Money laundering is considered a crime because it enables and perpetuates illegal activities such as drug trafficking, fraud, human trafficking, and corruption. It undermines the financial system, distorts economic data, and erodes public trust in banks and government institutions. Laws against money laundering help authorities detect and stop criminal operations at their financial roots.

Dangers Posed by Money Laundering

Money laundering has far-reaching consequences:

  • Economic instability: Large-scale money laundering can distort markets and destabilize economies.
  • Increased crime rates: It provides funding for organized crime and illicit operations.
  • Reputation damage: Banks and businesses implicated in laundering can face severe legal and financial consequences.
  • Political corruption: Laundered money can influence elections or buy political favor.

Where Laundered Money Comes From

Laundered funds typically originate from illegal activities such as:

  • Drug trafficking and smuggling
  • Human trafficking and exploitation
  • Fraud and embezzlement
  • Tax evasion and corruption
  • Illegal gambling and black-market trades

Understanding the sources of illicit funds helps governments, banks, and businesses implement preventive measures and anti-money laundering (AML) compliance programs.

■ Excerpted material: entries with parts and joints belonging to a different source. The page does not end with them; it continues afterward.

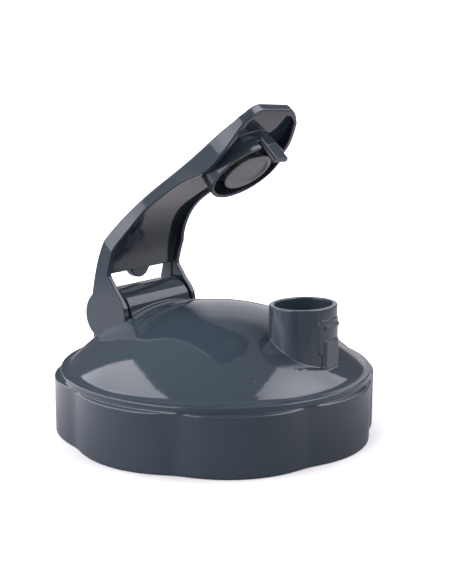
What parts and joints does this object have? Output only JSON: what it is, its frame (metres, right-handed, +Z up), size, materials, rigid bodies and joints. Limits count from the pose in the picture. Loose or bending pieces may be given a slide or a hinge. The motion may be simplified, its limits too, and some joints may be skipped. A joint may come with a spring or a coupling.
{
  "type": "flip-top drinking lid",
  "caption": "Screw-on drinking lid with a scalloped skirt, a domed top, an oval spout and a hinged flip arm that plugs the spout.",
  "frame": {"origin": "where the lid's axis meets the plane of the skirt's bottom edge", "axes": "+Z up along the lid's axis, +X from the hinge towards the spout, hinge axis along Y"},
  "size_m": [0.0966, 0.0966, 0.0954],
  "materials": {
    "slate_plastic": "polished dark slate blue-grey moulding",
    "seal_silicone": "satin mid-grey silicone",
    "gasket_silicone": "satin mid-grey silicone",
    "pin_steel": "ground steel"
  },
  "bodies": {
    "lid": {"lid_body": "slate_plastic", "lid_gasket": "gasket_silicone", "hinge_pin": "pin_steel"},
    "flip": {"flip_arm": "slate_plastic", "plug_seal": "seal_silicone"}
  },
  "joints": [
    {"name": "flip_hinge", "type": "hinge", "parent": "lid", "child": "flip", "pos_m": [-0.0287, 0, 0.0323], "axis": [0, -1, 0], "range_deg": [-43.6, 86.4]}
  ]
}
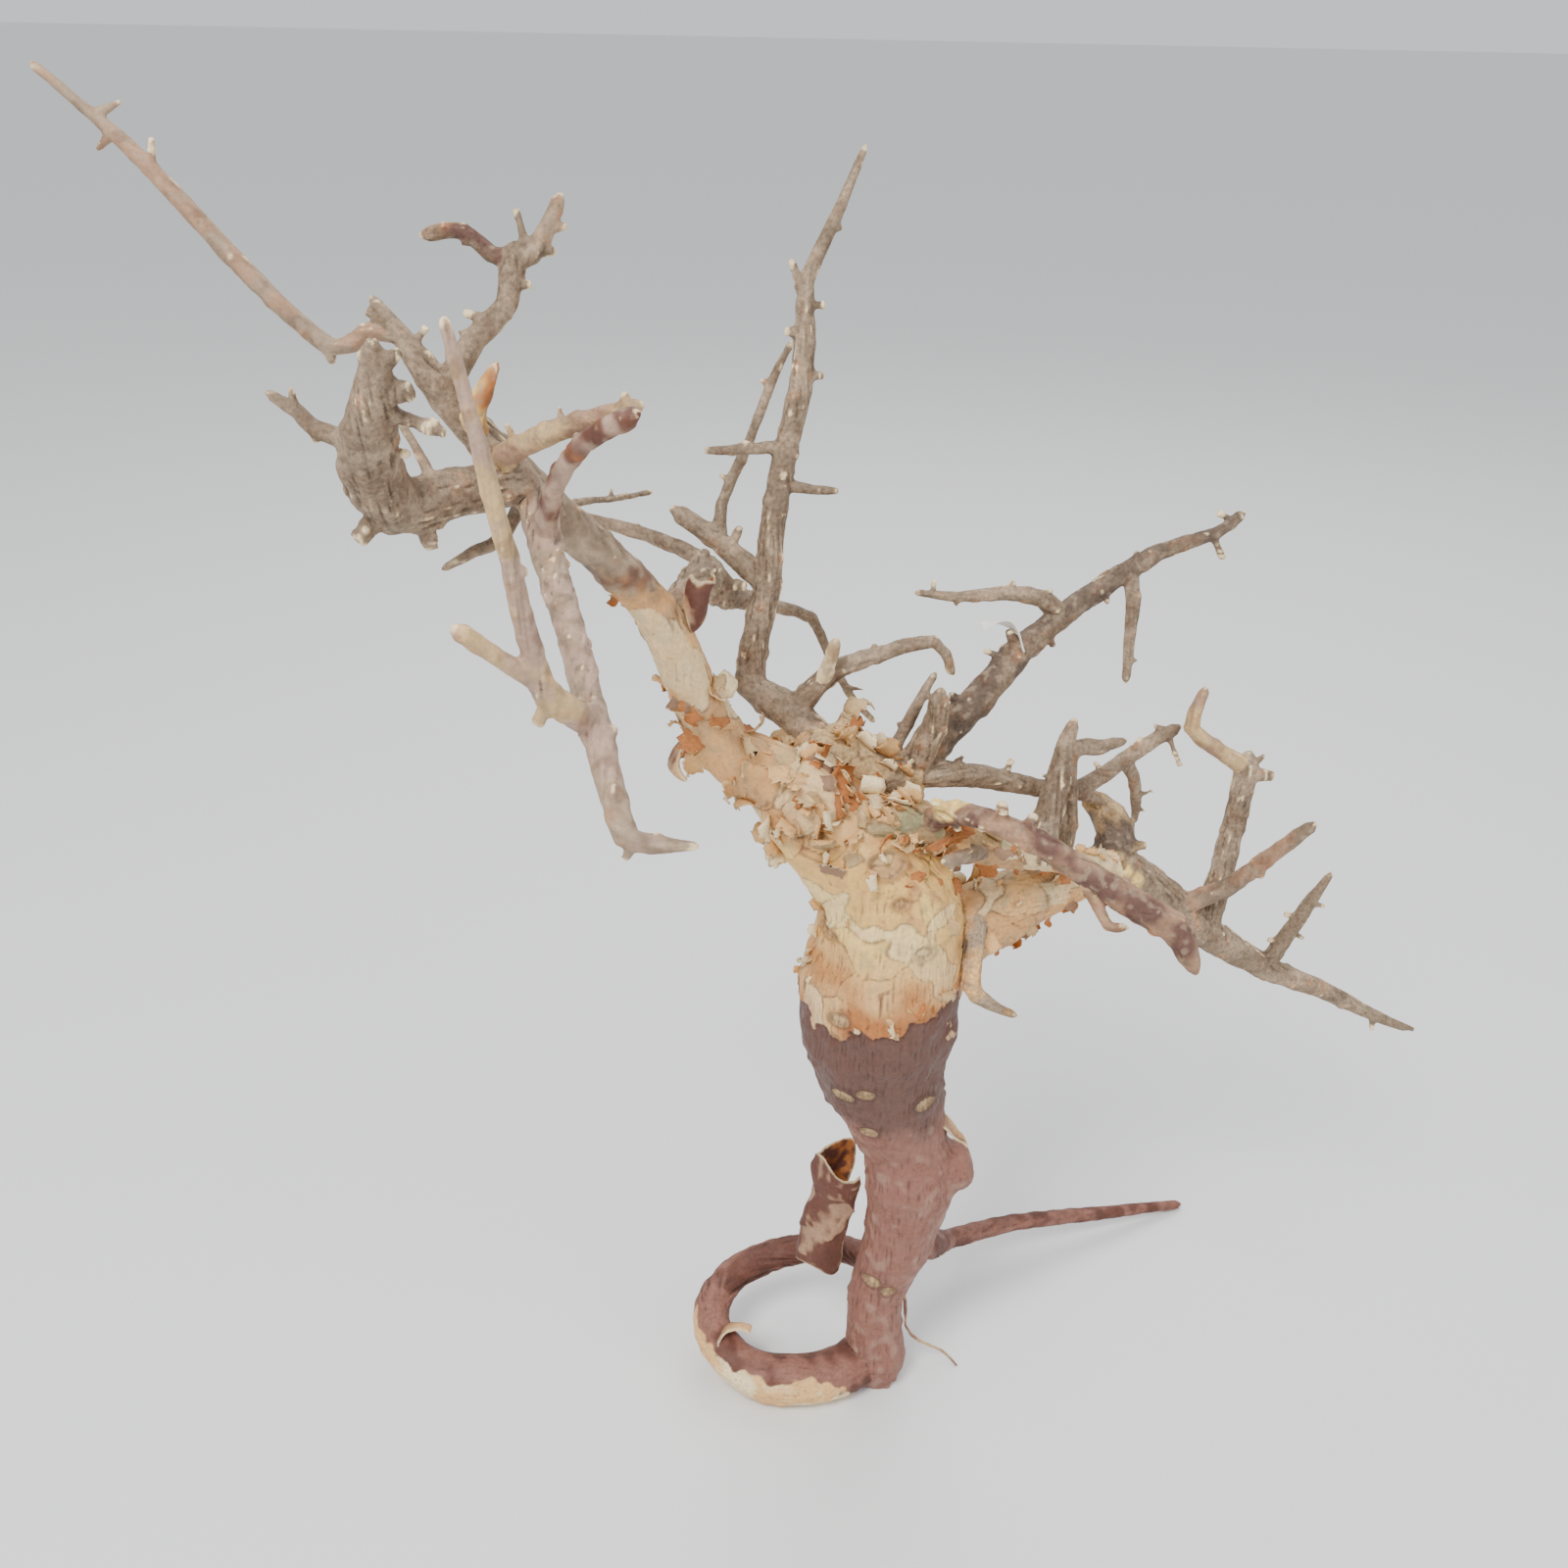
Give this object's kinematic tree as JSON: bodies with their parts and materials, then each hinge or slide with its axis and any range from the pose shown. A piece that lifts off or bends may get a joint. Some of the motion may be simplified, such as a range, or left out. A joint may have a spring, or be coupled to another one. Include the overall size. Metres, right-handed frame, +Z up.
{
  "type": "artificial tabletop tree",
  "caption": "Bare, gnarled tabletop tree with a swollen trunk, a looped root, a long tail root and a crown of broken, knobbly twigs.",
  "frame": {"origin": "centre of the trunk's sole, on the table", "axes": "+Z up the trunk, +X to the tree's right seen from its front, +Y to its back"},
  "size_m": [0.3913, 0.2138, 0.3983],
  "materials": {
    "trunk_bark": "satin, cream above, orange-brown at the middle and mauve-brown at the foot",
    "root_bark": "matte, fissured reddish brown",
    "pale_wood": "satin cream and pale tan",
    "grey_bark": "matte grey with tan patches",
    "tan_bark": "satin yellow-tan",
    "loose_bark": "matte papery bark, orange-brown inside",
    "scrap_paper": "matte white"
  },
  "bodies": {
    "root": {"trunk": "trunk_bark", "root_loop": "root_bark", "root_tail": "root_bark", "rootlet": "root_bark", "limb_left": "pale_wood", "limb_left_end": "grey_bark", "twig_long": "pale_wood", "antler": "grey_bark", "antler_left": "grey_bark", "antler_right": "tan_bark", "stub_peeled": "pale_wood", "branch_hook": "grey_bark", "branch_orange": "tan_bark", "branch_front": "pale_wood", "twig_through": "grey_bark", "twig_hook_left": "grey_bark", "twig_front_knob": "pale_wood", "twig_front_tall": "pale_wood", "twig_front_left": "pale_wood", "twig_side": "grey_bark", "twig_underhook": "grey_bark", "limb_right_upper": "grey_bark", "branch_level": "grey_bark", "stub_cut": "grey_bark", "branch_high": "grey_bark", "twig_forked": "grey_bark", "twig_high_left": "grey_bark", "twig_high_down": "grey_bark", "twig_fork_right": "grey_bark", "twig_hang": "grey_bark", "leader": "grey_bark", "leader_side": "grey_bark", "twig_back_tall": "grey_bark", "branch_back": "grey_bark", "twig_back_long": "grey_bark", "twig_back_straight": "grey_bark", "twig_arched": "grey_bark", "spur_cream": "pale_wood", "limb_right_low": "tan_bark", "limb_right": "tan_bark", "stub_tall": "grey_bark", "twig_low_left": "tan_bark", "branch_torn": "tan_bark", "twig_torn": "tan_bark", "branch_low": "grey_bark", "stump": "grey_bark", "stub_twisted": "grey_bark", "spur_droop": "grey_bark", "branch_post": "grey_bark", "twig_post_top": "pale_wood", "twig_rise": "tan_bark", "twig_low_up": "grey_bark", "bark_roll": "loose_bark", "bark_flap_trunk": "loose_bark", "bark_flake_loop": "loose_bark", "bark_curl_foot": "loose_bark", "bark_curl_top": "loose_bark", "paper_scrap": "scrap_paper"}
  },
  "joints": []
}
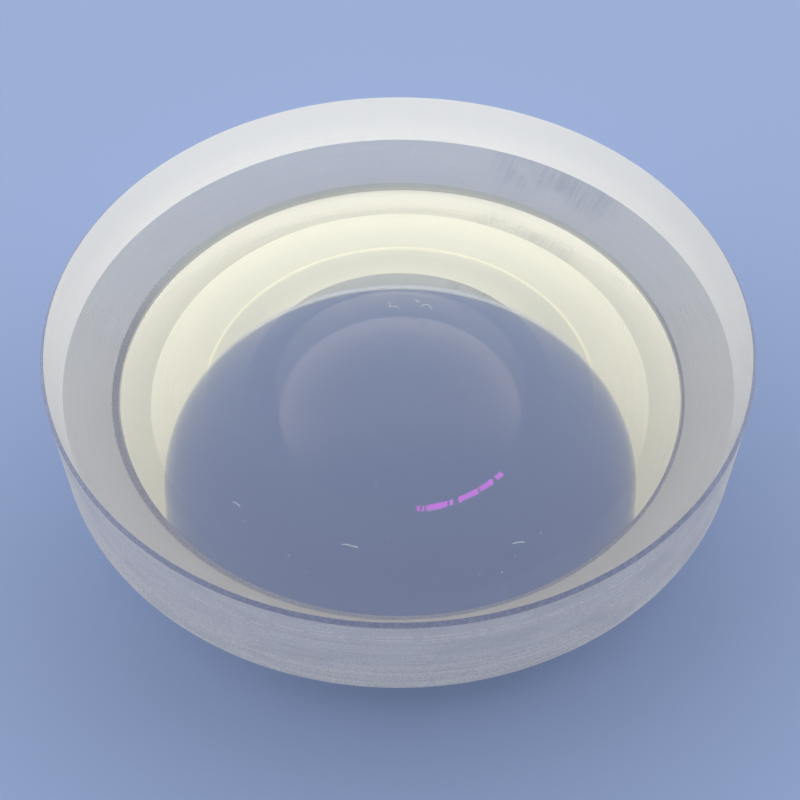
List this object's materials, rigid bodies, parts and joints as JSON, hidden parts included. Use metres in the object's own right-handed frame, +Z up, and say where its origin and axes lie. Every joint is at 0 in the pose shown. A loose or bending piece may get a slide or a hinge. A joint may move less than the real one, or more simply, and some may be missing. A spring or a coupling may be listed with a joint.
{
  "type": "biconcave lens",
  "caption": "Thick round biconcave lens with a shallow upper face, a deep hollow underneath, a frosted edge and a wide frosted bevel down to a narrow foot ring.",
  "frame": {"origin": "centre of the foot ring's plane, on the axis of the ground edge", "axes": "+Z up along the lens axis, from the foot ring to the upper face; X and Y are radial, and the deep hollow is ground slightly off the axis, towards +X and -Y"},
  "size_m": [0.1, 0.1, 0.0227],
  "materials": {
    "glass": "polished on both faces, frosted on the edge, bevel, chamfer and foot"
  },
  "bodies": {
    "root": {"lens": "glass"}
  },
  "joints": []
}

How to Counter / Protect Yourself From Money Laundering

1. Know Your Customer (KYC)

Whether you’re a business or an individual dealing with financial transactions, verify:

  • Full legal identity (ID, passport, business registration)
  • Source of funds (salary, business income, contracts, invoices)
  • Purpose of the transaction

Why this helps: Criminals often hide behind fake identities or shell companies.


2. Maintain Good Records

Keep copies of:

  • Transaction receipts
  • Invoices
  • Contracts
  • Identification documents

Why this helps: Clean records show transparency and protect you during audits or investigations.


3. Be Cautious With Cash

Large cash deposits, withdrawals, or payments are a major red flag.

Protect yourself by:

  • Avoiding large cash transactions
  • Using bank transfers and mobile money
  • Asking for receipts and transaction proof

4. Watch for Red Flags

Money laundering often comes with unusual behavior. Be careful if you encounter:

  • Someone insisting on using only cash
  • A buyer willing to pay much more than the normal price
  • A person with no clear source of income doing large transactions
  • Complex or unnecessary transfer routes
  • Pressure to skip documentation

If it feels “off,” it probably is.


5. Use Regulated Financial Channels

Always conduct transactions through:

  • Licensed banks
  • Mobile money platforms (M-Pesa, Airtel Money, etc.)
  • Registered money transfer services

Avoid:

  • Unknown offshore accounts
  • Unregulated forex dealers
  • Anonymous crypto platforms

6. Avoid Being a “Money Mule”

Someone may ask you to:

  • Receive money for them
  • Send money on their behalf
  • “Hold money” temporarily

This is one of the most common ways innocent people get involved in laundering.


7. Verify Businesses and Partners

Before entering a business relationship or investment:

  • Confirm business registration
  • Check physical location
  • Verify directors/owners
  • Review their online presence
  • Request proper contracts

If they refuse transparency—run.


8. Train Your Staff (For Businesses)

Employees should know:

  • What suspicious transactions look like
  • How to verify clients
  • How to report unusual activity internally

9. Implement AML Policies (For Companies)

This includes:

  • Customer due diligence (CDD)
  • Enhanced due diligence for high‑risk customers
  • Reporting suspicious transactions
  • Regular audits

10. Report Suspicious Activity

If you're in Kenya (or similar jurisdictions), report to:

  • Financial Reporting Centre (FRC) under the Proceeds of Crime and Anti-Money Laundering Act
  • Your bank's fraud or compliance unit

Reporting protects you legally.


Quick Tips for Individuals

  • Don’t let anyone use your bank account
  • Ask for official receipts in every big transaction
  • Avoid sending money for strangers
  • Decline “easy money” offers
  • Keep your IDs safe to prevent identity theft

Conclusion

Money laundering is more than just a financial crime—it fuels illegal operations, destabilizes economies, and threatens global security. Awareness of its stages, risks, and connection to financial terrorism is essential for individuals, businesses, and regulatory authorities to detect, prevent, and combat this crime effectively.